[Start Data extract]
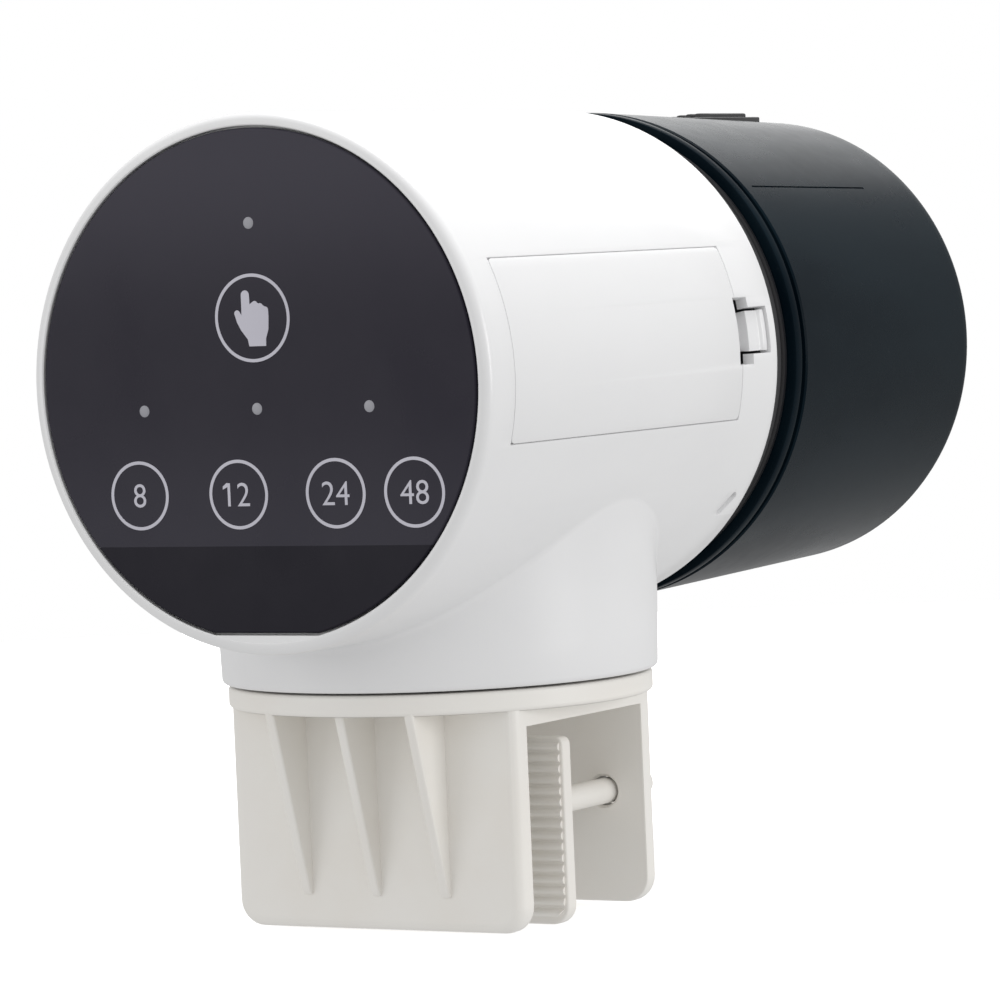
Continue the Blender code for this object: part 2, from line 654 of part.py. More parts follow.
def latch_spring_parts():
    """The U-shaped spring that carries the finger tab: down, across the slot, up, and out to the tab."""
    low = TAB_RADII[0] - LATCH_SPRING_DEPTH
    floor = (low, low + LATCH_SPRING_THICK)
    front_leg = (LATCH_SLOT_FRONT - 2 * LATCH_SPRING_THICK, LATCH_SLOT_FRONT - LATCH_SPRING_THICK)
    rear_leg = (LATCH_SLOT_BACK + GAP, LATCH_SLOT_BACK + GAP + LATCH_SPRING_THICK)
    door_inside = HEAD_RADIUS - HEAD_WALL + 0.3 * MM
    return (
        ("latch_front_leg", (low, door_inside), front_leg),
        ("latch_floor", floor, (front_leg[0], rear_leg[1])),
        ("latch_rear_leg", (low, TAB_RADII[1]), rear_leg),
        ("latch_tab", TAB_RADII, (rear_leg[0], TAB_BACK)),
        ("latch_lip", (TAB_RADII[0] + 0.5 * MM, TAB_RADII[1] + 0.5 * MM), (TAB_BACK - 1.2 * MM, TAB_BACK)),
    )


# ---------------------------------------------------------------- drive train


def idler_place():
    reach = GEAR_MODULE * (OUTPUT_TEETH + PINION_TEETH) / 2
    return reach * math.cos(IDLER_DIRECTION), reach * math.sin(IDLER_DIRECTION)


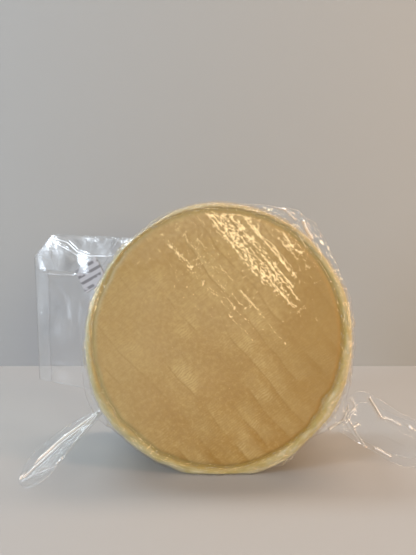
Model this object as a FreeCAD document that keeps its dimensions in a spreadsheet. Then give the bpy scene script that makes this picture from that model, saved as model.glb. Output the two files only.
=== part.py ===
[End Data extract]
## Goal of the exercise
Gather and copy every line of the data in which the string "that" is found.

## Full output
    """The U-shaped spring that carries the finger tab: down, across the slot, up, and out to the tab."""
Model this object as a FreeCAD document that keeps its dimensions in a spreadsheet. Then give the bpy scene script that makes this picture from that model, saved as model.glb. Output the two files only.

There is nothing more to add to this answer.